Al contempo, Trump cominciava a perdere la pazienza per la lentezza dei negoziati con Teheran e iniziava a pensare che potessero non portare a nulla. Contrariamente alle affermazioni israeliane - ed è questo l'aspetto centrale della questione - i vertici dell'amministrazione americana non erano a conoscenza di nuove informazioni che indicassero una corsa iraniana alla bomba: elemento che avrebbe potuto giustificare un attacco preventivo. Messo alle strette, Trump avrebbe tuttavia scelto di offrire a Israele un supporto (non ancora chiaro in che misura) dell'intelligence americana per condurre l'attacco, così da aumentare poi la pressione su Teheran perché concedesse subito qualcosa al tavolo dei negoziati, oppure affrontasse ulteriori offensive militari (un'ipotesi supportata dai post su Truth del presidente americano, che in questi giorni di raid ha più volte chiesto all'Iran di accettare un accordo o affrontare la distruzione totale).

Tre anni

Il fatto che i vertici americani non fossero, davvero, a conoscenza di nuove informazioni che indicassero una corsa iraniana all'arma nucleare è stato confermato anche dalla CNN. Al momento in cui è stato lanciato l'attacco di Tel Aviv, riporta l'emittente statunitense citando quattro persone che hanno familiarità con la questione, le valutazioni dell'intelligence statunitense suggerivano come - sebbene l'Iran avesse tutto il necessario per costruire l'arma di distruzione di massa - non solo l'Iran non stesse attivamente perseguendo un'arma nucleare, ma che mancavano a Teheran fino a tre anni per essere in grado di produrne e, eventualmente, lanciarne una.

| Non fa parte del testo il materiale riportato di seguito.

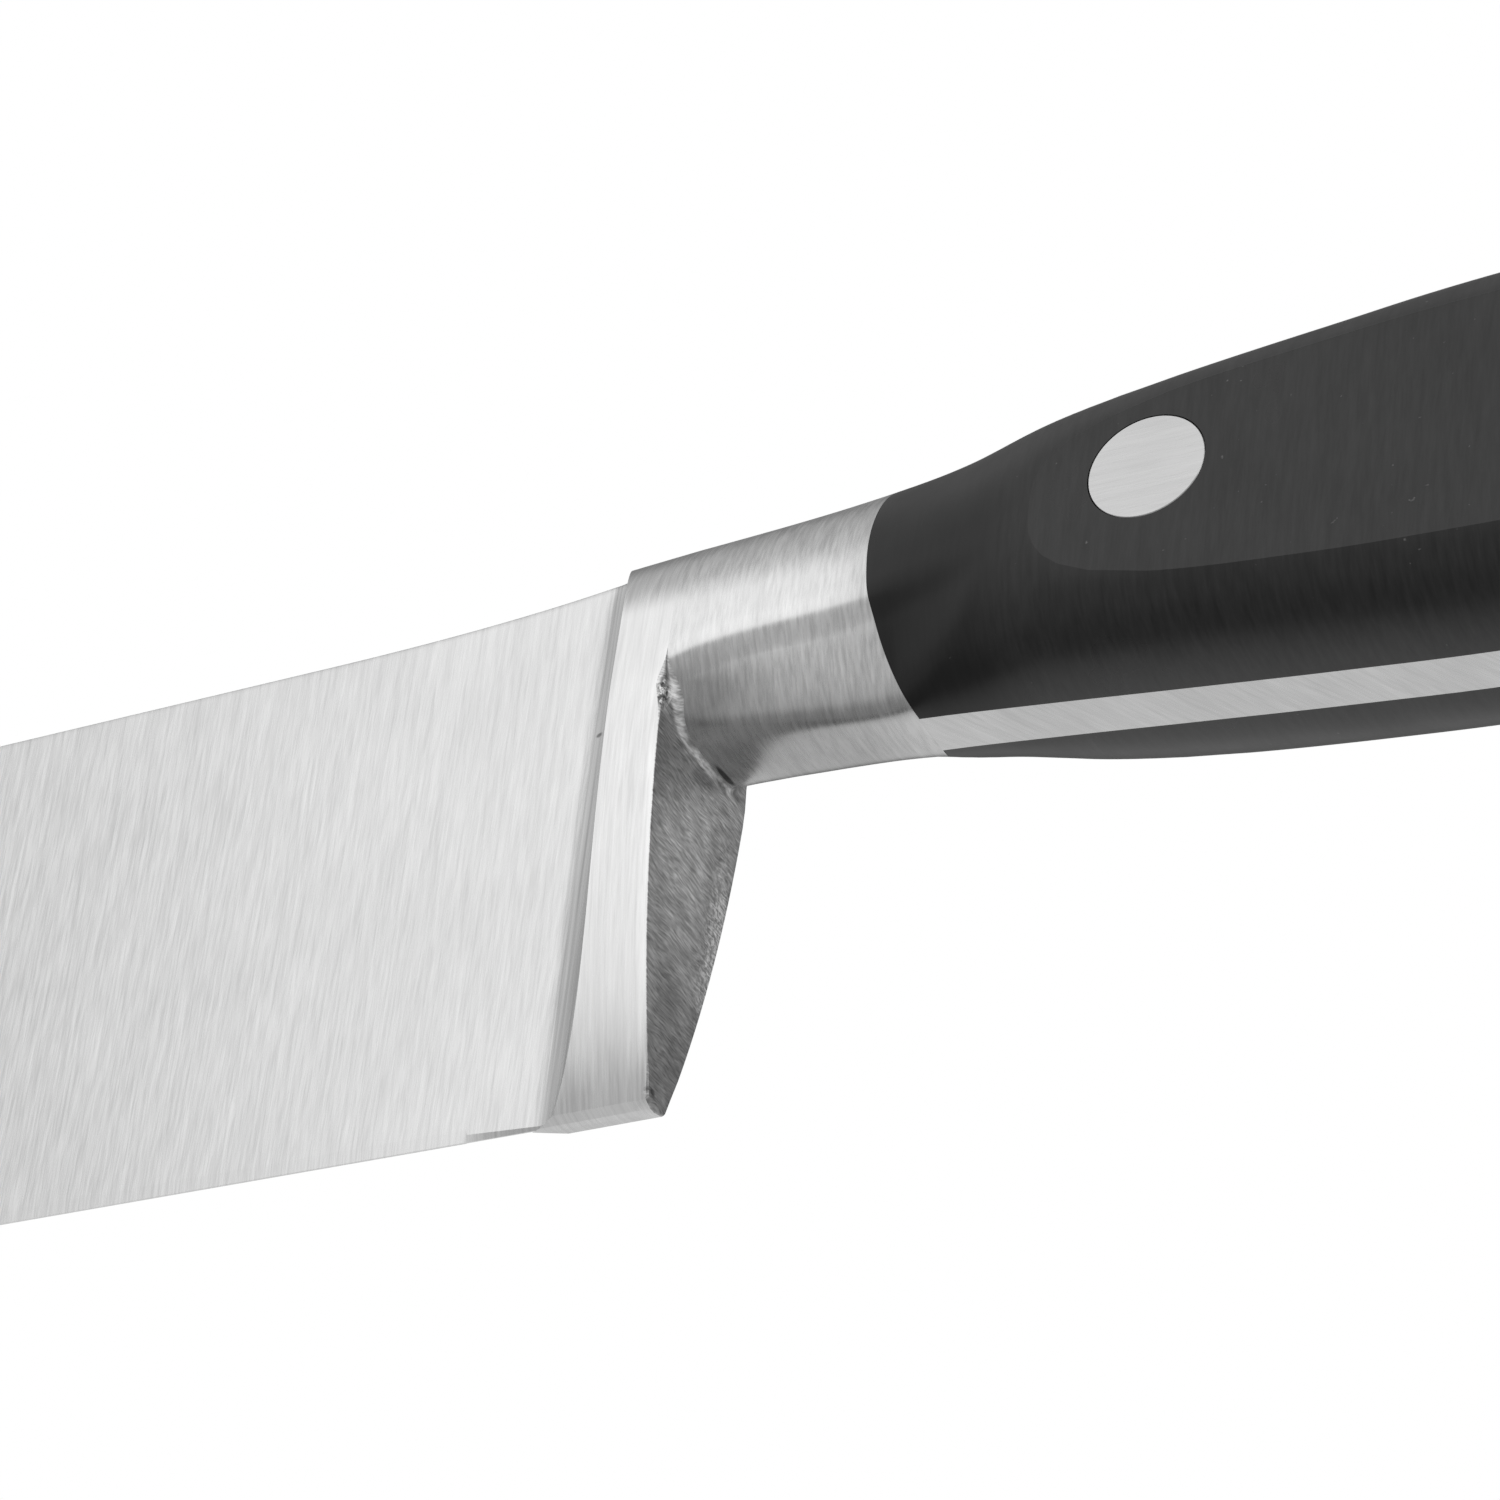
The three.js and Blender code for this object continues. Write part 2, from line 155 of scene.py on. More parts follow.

Ora, dopo giorni di attacchi aerei israeliani, i funzionari dell'intelligence statunitense ritengono che finora Israele possa aver ritardato il programma nucleare iraniano solo di qualche mese, secondo quanto dichiarato da una di queste persone, un funzionario statunitense. Anche se Israele ha danneggiato in modo significativo l'impianto iraniano di Natanz, che ospita le centrifughe necessarie per arricchire l'uranio, un secondo sito di arricchimento pesantemente fortificato a Fordow è rimasto di fatto intatto.

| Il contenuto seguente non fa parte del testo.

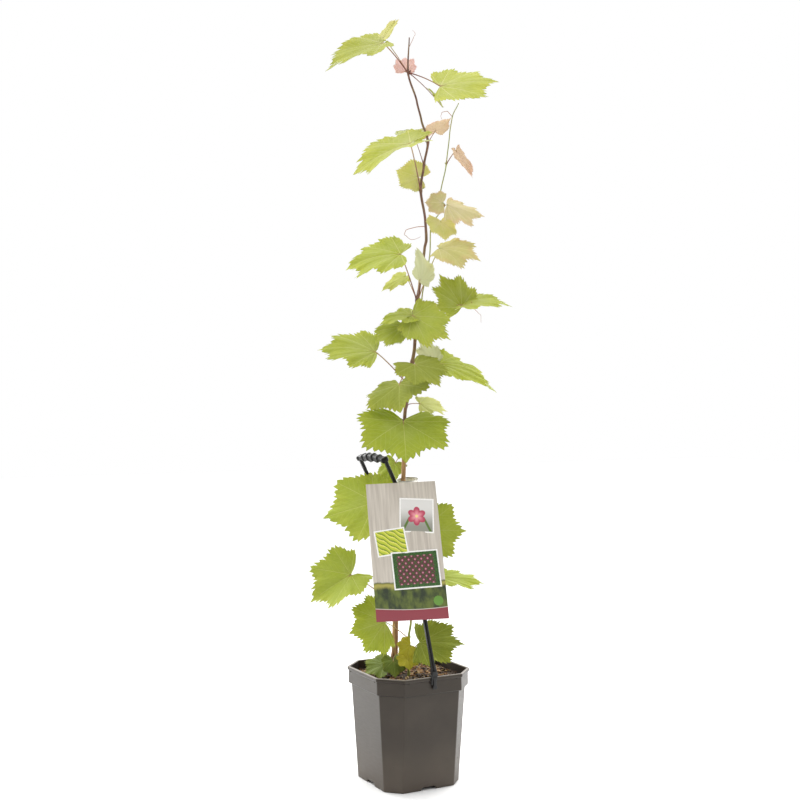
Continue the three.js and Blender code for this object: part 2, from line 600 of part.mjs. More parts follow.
// The grip's outline in the hoop's plane: an arched back, and finger waves underneath.
function handleGrip() {
  const { gripHalf, gripHeight, gripArch, fingers, fingerDepth, gripDepth } = HANDLE;
  const end = gripHalf + HANDLE.legWidth / 2;
  const outline = new THREE.Shape();
  const steps = 24;
  for (let step = 0; step <= steps; step += 1) {
    const out = -end + (2 * end * step) / steps;
    const wave = fingerDepth * Math.abs(Math.sin((Math.PI * fingers * (out + gripHalf)) / (2 * gripHalf)));
    const low = -gripHeight / 2 + (Math.abs(out) < gripHalf ? wave : 0);
    if (step === 0) outline.moveTo(out, low);
    else outline.lineTo(out, low);
  }
  for (let step = 0; step <= steps / 2; step += 1) {
    const out = end - (4 * end * step) / steps;
    outline.lineTo(out, gripHeight / 2 - 4 + gripArch * Math.cos((Math.PI * out) / (2 * end)));
  }
  const bar = new THREE.ExtrudeGeometry(outline, { depth: gripDepth, bevelEnabled: false });
  bar.translate(0, 0, -gripDepth / 2);
  const { out, up, square } = hoopAxes();
  bar.applyMatrix4(new THREE.Matrix4().makeBasis(out, up, square));
  bar.translate(HANDLE.lean, 0, HANDLE.gripZ);
  return bar;
}

// A hook over the rim: inner plate, bridge and a longer outer plate.
function handleClip(sign) {
  const { clipWidth, clipPlate, clipOuter, clipInner, clipTop, clipChamfer, clipSplay } = HANDLE;
  const outside = POT.rimHalf + GAP;
  const inside = POT.rimHalf - POT.lipProud - POT.wall - GAP;
  const top = POT.height + GAP;
  const outerFace = outside + clipPlate;
  const innerFace = inside - clipPlate;
  const crown = top + clipTop;
  const hook = new THREE.Shape([
    [outside, POT.height - clipOuter], [outerFace, POT.height - clipOuter],
    [outerFace, crown - clipChamfer], [outerFace - clipChamfer, crown],
    [innerFace + clipChamfer, crown], [innerFace, crown - clipChamfer],
    [innerFace - clipSplay, POT.height - clipInner], [inside - clipSplay, POT.height - clipInner],
    [inside, top], [outside, top],
  ].map(([out, z]) => new THREE.Vector2(out, z)));
  const clip = new THREE.ExtrudeGeometry(hook, { depth: clipWidth, bevelEnabled: false });
  clip.translate(0, 0, -clipWidth / 2);
  clip.rotateX(Math.PI / 2);
  clip.rotateZ(sign * Math.PI / 2);
  return clip;
}

// ---- label -------------------------------------------------------------------------------------

function labelCard() {
  const { topWidth, footWidth, height } = LABEL;
  const [side, edge] = [toRadians(LABEL.tilt), toRadians(LABEL.edgeTilt)];
  const corners = [[-footWidth, -height], [footWidth, -height], [topWidth, height], [-topWidth, height]];
  const outline = new THREE.Shape(corners.map(([across, up]) => new THREE.Vector2(
    (across * Math.cos(edge) - up * Math.sin(side)) / 2,
    (across * Math.sin(edge) + up * Math.cos(side)) / 2,
  )));
  const card = new THREE.ExtrudeGeometry(outline, { depth: LABEL.thick, bevelEnabled: false });
  card.rotateX(Math.PI / 2);
  card.translate(LABEL.x, LABEL.y + LABEL.thick / 2, LABEL.z);
  return card;
}

function labelStrap() {
  const ringShape = new THREE.Shape();
  ringShape.absellipse(0, 0, STRAP.halfWidth, STRAP.halfDepth, 0, 2 * Math.PI);
  const hole = new THREE.Path();
  hole.absellipse(0, 0, STRAP.halfWidth - STRAP.thick, STRAP.halfDepth - STRAP.thick, 0, 2 * Math.PI);
  ringShape.holes.push(hole);
  const strap = new THREE.ExtrudeGeometry(ringShape, {
    depth: STRAP.tall, bevelEnabled: false, curveSegments: 14,
  });
  strap.translate(STRAP.x, STRAP.y, STRAP.z - STRAP.tall / 2);
  return strap;
}

// ---- the whole plant ---------------------------------------------------------------------------

const grapevine = new THREE.Group();
grapevine.add(mesh('pot', 'pot', pot()), mesh('soil', 'soil', soil()));

const vine = new THREE.Group();
vine.rotation.z = toRadians(VINE_TURN);
vine.add(mesh('trunk', 'bark', limb(LIMBS.trunk)));
for (const name of ['cane_lower', 'cane_upper']) vine.add(mesh(name, 'cane', limb(LIMBS[name])));
for (const name of ['side_shoot', 'basal_shoot']) vine.add(mesh(name, 'shoot', limb(LIMBS[name])));
FOLIAGE.forEach((row, index) => vine.add(mass(row, index)));
vine.add(mesh('label_card', 'card', labelCard()), mesh('label_strap', 'card', labelStrap()));
grapevine.add(vine);

grapevine.add(mesh('handle_grip', 'handle', handleGrip()));
for (const [side, sign] of [['front', -1], ['back', 1]]) {
  grapevine.add(mesh(`handle_leg_${side}`, 'handle', handleLeg(sign)));
  grapevine.add(mesh(`handle_clip_${side}`, 'handle', handleClip(sign)));
}

export default grapevine;
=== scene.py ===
"""A young grapevine in an octagonal nursery pot, with a snap-on carry handle and a hanging label.

Lengths are in millimetres, Z up, with the origin under the middle of the pot, until put() hands a
piece to Blender in metres. Stems, leaves and label belong to the vine, which is turned inside the
pot. Leaves grow by the same seeded rule as the plain solids that they replace, with finer teeth,
veins and stalks.
"""

import math
from collections import namedtuple
from types import SimpleNamespace as Sizes

import bpy
from mathutils import Matrix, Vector
import numpy as np


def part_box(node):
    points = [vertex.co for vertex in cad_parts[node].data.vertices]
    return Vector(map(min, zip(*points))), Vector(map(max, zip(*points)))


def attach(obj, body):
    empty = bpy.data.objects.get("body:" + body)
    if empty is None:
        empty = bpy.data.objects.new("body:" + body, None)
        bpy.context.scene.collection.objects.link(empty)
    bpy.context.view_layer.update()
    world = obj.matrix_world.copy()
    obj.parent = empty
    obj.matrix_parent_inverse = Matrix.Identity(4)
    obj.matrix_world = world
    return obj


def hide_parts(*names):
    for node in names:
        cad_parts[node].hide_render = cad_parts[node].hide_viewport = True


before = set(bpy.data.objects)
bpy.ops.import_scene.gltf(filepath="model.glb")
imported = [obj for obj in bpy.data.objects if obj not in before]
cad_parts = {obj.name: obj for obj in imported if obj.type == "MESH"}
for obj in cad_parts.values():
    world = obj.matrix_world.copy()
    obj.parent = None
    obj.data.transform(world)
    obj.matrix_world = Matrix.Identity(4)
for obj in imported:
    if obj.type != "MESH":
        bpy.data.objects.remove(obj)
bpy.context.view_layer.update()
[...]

Il problema, segnalano alcuni analisti, è che l'azione israeliana potrebbe spingere l'Iran, per davvero, a iniziare una corsa nucleare. Secondo gli esperti di difesa, Israele non ha la capacità di danneggiare Fordow senza armi specifiche e senza il supporto aereo degli Stati Uniti.

Di qui il dilemma per Trump: intervenire attivamente o no? Secondo le ultime informazioni provenienti dagli Stati Uniti, Trump starebbe seriamente considerando l'ipotesi di unirsi alla guerra di Israele e lanciare un attacco contro gli impianti nucleari dell'Iran, in particolare quello di Fordow. L'azione, tuttavia, rischierebbe di scontentare non solo i democratici, ma anche una consistente parte della base MAGA, quella che aveva votato Trump perché mettesse fine alle guerre scoppiate durante l'amministrazione Biden.